What to work on:
Quote exactly the lines spanning from the top of the data below to the line that contains "stations, smoothly joined.", including both.

# START OF Information shown

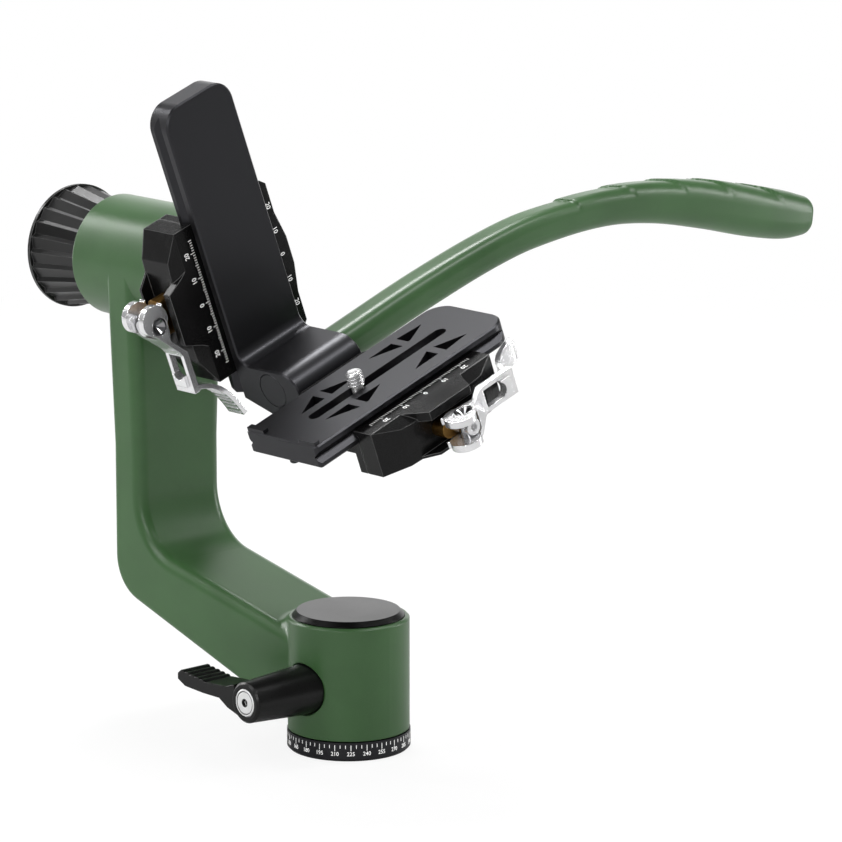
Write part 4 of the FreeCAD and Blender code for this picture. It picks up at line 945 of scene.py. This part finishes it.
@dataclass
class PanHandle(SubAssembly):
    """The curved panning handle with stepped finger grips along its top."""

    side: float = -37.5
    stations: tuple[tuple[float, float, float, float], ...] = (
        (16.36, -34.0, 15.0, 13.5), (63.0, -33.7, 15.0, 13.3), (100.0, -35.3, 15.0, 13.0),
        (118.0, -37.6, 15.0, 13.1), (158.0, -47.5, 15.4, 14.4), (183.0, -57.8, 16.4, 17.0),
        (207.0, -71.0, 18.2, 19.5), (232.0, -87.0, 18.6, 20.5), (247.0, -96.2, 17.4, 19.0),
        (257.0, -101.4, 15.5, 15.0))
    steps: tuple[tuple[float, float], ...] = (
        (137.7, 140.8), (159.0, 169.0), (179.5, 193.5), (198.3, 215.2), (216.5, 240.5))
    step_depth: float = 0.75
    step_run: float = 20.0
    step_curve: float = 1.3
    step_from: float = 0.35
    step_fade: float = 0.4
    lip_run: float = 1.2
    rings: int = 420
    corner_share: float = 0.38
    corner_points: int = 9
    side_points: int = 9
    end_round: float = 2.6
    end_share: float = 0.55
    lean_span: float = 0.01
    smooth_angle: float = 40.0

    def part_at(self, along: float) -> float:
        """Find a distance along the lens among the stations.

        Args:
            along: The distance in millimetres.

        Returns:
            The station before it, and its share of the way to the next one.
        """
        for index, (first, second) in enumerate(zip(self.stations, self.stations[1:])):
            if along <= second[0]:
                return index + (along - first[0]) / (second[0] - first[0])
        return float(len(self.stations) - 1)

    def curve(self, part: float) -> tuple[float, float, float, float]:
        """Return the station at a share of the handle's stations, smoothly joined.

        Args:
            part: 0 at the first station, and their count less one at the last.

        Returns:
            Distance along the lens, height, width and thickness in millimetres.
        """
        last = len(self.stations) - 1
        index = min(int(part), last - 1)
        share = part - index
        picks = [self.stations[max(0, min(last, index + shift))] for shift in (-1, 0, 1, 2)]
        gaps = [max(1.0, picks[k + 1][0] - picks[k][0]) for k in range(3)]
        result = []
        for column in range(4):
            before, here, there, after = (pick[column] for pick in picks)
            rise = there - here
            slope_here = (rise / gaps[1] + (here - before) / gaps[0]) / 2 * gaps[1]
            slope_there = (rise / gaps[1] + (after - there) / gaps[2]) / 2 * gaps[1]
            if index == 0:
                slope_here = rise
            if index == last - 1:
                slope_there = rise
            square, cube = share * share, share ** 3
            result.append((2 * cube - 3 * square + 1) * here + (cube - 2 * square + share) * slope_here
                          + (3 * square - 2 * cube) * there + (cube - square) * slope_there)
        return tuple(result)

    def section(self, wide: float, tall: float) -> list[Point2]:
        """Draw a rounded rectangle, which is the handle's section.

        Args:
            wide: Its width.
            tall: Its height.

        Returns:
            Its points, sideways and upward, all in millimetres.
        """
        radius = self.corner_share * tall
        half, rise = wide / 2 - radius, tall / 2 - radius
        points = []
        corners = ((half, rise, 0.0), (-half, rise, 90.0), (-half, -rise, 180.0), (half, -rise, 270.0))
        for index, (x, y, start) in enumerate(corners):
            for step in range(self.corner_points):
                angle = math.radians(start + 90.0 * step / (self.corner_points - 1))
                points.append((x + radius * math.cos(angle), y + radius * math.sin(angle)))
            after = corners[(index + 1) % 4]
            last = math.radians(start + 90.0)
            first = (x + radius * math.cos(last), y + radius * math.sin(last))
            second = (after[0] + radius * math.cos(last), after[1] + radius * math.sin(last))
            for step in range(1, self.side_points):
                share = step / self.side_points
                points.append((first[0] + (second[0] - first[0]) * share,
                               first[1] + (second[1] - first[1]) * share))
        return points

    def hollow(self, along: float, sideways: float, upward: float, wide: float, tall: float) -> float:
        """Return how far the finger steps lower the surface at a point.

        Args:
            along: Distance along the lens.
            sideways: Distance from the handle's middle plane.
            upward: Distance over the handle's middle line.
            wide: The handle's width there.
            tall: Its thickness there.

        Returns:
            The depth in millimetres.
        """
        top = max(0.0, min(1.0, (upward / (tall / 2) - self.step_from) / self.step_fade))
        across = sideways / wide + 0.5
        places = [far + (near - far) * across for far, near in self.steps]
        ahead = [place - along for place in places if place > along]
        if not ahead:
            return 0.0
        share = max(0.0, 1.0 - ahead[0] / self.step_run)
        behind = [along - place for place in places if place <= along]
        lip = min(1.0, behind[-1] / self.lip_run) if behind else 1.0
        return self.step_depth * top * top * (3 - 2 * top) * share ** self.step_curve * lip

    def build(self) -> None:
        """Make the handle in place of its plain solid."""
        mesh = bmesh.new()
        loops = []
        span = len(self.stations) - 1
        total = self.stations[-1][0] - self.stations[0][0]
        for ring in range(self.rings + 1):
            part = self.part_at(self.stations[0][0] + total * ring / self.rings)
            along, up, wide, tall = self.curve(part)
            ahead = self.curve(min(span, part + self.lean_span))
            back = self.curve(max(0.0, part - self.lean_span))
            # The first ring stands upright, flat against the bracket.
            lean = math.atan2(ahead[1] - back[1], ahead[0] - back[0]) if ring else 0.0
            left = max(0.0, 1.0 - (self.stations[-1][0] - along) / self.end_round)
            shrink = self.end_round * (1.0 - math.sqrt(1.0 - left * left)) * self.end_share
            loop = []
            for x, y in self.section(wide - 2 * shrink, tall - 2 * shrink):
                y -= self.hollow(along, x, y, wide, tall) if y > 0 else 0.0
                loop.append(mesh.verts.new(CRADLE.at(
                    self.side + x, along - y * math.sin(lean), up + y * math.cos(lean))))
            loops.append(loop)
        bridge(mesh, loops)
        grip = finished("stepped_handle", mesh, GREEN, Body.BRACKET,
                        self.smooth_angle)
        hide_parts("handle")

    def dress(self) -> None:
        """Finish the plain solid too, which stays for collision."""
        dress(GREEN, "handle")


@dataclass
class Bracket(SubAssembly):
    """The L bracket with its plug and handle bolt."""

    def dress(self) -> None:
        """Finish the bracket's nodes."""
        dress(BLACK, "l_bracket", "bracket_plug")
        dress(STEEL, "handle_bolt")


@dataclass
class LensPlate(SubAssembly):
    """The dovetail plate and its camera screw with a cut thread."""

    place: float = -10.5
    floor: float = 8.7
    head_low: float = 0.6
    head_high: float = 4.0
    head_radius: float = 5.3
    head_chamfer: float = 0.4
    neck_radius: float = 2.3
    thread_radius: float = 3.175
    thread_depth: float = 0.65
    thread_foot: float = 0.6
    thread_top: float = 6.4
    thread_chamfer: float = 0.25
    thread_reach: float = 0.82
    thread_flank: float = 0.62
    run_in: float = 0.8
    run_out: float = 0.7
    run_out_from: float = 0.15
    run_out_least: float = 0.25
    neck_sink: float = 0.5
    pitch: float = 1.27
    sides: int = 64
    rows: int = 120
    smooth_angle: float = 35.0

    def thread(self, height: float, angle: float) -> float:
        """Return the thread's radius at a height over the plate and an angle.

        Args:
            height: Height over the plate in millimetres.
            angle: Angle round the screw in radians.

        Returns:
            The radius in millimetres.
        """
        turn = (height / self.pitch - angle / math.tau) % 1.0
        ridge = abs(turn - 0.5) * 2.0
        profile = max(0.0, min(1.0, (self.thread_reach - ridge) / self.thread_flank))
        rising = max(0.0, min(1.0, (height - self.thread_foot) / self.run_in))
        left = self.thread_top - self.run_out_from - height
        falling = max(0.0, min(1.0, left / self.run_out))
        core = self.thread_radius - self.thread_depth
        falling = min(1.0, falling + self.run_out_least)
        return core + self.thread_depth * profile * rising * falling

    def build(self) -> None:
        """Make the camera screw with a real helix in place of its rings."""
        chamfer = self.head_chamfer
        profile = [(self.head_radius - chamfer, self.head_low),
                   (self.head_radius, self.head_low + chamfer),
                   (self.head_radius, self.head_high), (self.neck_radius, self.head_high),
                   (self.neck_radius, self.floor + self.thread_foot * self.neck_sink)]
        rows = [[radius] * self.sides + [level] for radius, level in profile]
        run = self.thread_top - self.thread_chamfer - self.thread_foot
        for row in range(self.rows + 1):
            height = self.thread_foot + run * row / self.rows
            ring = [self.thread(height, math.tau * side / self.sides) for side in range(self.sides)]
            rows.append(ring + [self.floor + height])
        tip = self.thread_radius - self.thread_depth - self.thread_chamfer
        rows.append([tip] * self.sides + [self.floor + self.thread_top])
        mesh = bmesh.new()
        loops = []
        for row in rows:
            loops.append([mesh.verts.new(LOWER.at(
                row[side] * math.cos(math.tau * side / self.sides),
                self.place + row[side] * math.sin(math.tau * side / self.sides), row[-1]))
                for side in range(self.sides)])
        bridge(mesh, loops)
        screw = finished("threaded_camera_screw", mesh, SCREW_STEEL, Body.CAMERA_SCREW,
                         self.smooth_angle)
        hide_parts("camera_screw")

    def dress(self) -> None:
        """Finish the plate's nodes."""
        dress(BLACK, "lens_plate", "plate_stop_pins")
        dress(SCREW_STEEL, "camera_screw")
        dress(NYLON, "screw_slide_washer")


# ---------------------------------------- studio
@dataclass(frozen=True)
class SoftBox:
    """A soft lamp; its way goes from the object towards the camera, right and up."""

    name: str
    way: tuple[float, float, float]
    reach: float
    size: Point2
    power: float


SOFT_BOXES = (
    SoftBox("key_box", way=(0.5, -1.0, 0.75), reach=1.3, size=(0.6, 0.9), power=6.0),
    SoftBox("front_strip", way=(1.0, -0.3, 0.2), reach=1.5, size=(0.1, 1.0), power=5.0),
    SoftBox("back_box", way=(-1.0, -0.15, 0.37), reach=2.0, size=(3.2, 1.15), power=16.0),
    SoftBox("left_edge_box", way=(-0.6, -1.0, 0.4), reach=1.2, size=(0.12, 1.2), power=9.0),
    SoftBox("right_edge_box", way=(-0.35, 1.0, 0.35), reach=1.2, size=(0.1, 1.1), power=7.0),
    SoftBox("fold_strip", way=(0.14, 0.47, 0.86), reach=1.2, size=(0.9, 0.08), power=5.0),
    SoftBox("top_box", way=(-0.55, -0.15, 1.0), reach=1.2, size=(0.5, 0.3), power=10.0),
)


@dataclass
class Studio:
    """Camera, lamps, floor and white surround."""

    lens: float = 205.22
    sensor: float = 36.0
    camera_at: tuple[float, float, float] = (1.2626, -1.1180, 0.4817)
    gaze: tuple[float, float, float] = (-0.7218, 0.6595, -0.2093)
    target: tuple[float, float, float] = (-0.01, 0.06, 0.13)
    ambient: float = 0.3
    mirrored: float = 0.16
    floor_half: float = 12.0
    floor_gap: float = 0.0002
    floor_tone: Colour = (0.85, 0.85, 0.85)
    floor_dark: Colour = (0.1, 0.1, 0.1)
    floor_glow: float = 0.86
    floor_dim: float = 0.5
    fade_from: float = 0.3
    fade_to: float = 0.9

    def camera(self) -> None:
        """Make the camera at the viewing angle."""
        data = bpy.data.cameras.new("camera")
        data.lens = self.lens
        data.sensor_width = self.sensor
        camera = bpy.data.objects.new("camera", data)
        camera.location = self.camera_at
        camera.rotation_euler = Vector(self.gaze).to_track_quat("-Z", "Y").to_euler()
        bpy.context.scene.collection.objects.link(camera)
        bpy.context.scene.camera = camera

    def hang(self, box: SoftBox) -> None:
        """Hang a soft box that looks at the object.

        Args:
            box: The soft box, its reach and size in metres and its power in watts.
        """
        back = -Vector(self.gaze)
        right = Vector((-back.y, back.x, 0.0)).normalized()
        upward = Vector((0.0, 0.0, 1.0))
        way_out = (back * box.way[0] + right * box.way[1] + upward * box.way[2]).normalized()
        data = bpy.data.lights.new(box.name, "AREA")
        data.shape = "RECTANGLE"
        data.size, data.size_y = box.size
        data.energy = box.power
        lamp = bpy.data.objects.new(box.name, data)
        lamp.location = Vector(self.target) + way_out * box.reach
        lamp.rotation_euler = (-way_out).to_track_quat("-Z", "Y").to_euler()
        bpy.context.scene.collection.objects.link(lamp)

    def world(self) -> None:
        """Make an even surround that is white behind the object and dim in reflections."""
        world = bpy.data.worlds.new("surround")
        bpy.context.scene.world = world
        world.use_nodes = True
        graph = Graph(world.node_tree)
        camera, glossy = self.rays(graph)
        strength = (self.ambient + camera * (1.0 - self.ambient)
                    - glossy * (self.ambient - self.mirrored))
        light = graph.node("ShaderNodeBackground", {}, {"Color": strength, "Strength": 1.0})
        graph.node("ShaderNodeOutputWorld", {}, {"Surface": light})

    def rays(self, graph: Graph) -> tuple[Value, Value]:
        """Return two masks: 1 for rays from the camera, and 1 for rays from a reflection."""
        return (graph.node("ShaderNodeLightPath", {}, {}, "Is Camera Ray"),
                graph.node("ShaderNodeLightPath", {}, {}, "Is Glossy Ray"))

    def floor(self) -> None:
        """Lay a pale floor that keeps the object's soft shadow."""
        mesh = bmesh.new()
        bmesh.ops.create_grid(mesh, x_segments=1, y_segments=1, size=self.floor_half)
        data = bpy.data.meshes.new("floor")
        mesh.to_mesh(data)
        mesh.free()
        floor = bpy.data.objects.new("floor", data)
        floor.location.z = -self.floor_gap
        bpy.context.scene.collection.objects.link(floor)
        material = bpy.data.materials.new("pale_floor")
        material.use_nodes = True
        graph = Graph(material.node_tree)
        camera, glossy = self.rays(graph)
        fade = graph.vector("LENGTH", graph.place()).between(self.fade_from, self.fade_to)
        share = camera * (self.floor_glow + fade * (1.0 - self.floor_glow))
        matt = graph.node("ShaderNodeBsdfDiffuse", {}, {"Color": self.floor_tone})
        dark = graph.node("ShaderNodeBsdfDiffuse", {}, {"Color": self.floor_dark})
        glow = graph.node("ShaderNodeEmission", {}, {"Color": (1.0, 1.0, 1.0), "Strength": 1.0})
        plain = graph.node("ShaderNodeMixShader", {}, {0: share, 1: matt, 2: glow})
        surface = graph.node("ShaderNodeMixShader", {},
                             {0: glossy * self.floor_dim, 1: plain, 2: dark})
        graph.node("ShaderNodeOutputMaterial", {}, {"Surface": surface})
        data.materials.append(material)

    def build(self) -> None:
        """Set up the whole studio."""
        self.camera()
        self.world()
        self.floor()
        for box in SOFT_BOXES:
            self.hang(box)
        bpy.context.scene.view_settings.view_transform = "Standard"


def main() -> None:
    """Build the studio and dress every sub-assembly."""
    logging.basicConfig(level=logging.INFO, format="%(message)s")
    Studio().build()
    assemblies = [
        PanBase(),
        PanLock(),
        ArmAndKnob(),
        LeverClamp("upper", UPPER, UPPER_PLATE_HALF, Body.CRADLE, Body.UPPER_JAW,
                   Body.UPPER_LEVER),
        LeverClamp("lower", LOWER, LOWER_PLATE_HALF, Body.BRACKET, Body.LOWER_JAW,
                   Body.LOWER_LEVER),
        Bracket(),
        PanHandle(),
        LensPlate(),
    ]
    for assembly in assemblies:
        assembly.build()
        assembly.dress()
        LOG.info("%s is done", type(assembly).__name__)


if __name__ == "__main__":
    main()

# END OF Information shown

Right answer:
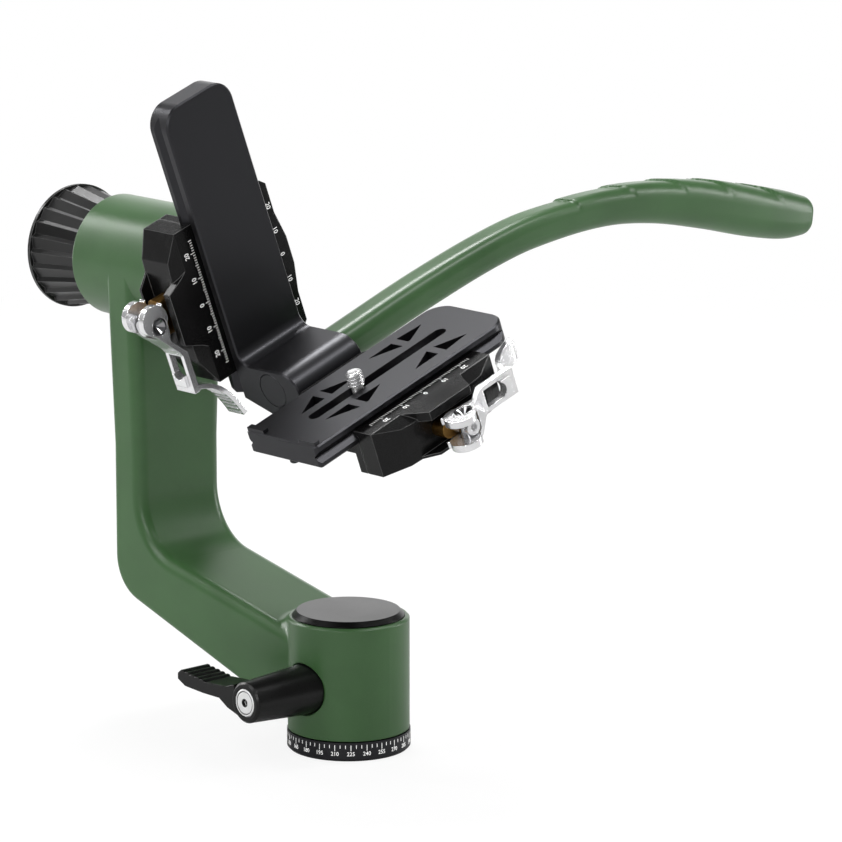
Write part 4 of the FreeCAD and Blender code for this picture. It picks up at line 945 of scene.py. This part finishes it.
@dataclass
class PanHandle(SubAssembly):
    """The curved panning handle with stepped finger grips along its top."""

    side: float = -37.5
    stations: tuple[tuple[float, float, float, float], ...] = (
        (16.36, -34.0, 15.0, 13.5), (63.0, -33.7, 15.0, 13.3), (100.0, -35.3, 15.0, 13.0),
        (118.0, -37.6, 15.0, 13.1), (158.0, -47.5, 15.4, 14.4), (183.0, -57.8, 16.4, 17.0),
        (207.0, -71.0, 18.2, 19.5), (232.0, -87.0, 18.6, 20.5), (247.0, -96.2, 17.4, 19.0),
        (257.0, -101.4, 15.5, 15.0))
    steps: tuple[tuple[float, float], ...] = (
        (137.7, 140.8), (159.0, 169.0), (179.5, 193.5), (198.3, 215.2), (216.5, 240.5))
    step_depth: float = 0.75
    step_run: float = 20.0
    step_curve: float = 1.3
    step_from: float = 0.35
    step_fade: float = 0.4
    lip_run: float = 1.2
    rings: int = 420
    corner_share: float = 0.38
    corner_points: int = 9
    side_points: int = 9
    end_round: float = 2.6
    end_share: float = 0.55
    lean_span: float = 0.01
    smooth_angle: float = 40.0

    def part_at(self, along: float) -> float:
        """Find a distance along the lens among the stations.

        Args:
            along: The distance in millimetres.

        Returns:
            The station before it, and its share of the way to the next one.
        """
        for index, (first, second) in enumerate(zip(self.stations, self.stations[1:])):
            if along <= second[0]:
                return index + (along - first[0]) / (second[0] - first[0])
        return float(len(self.stations) - 1)

    def curve(self, part: float) -> tuple[float, float, float, float]:
        """Return the station at a share of the handle's stations, smoothly joined.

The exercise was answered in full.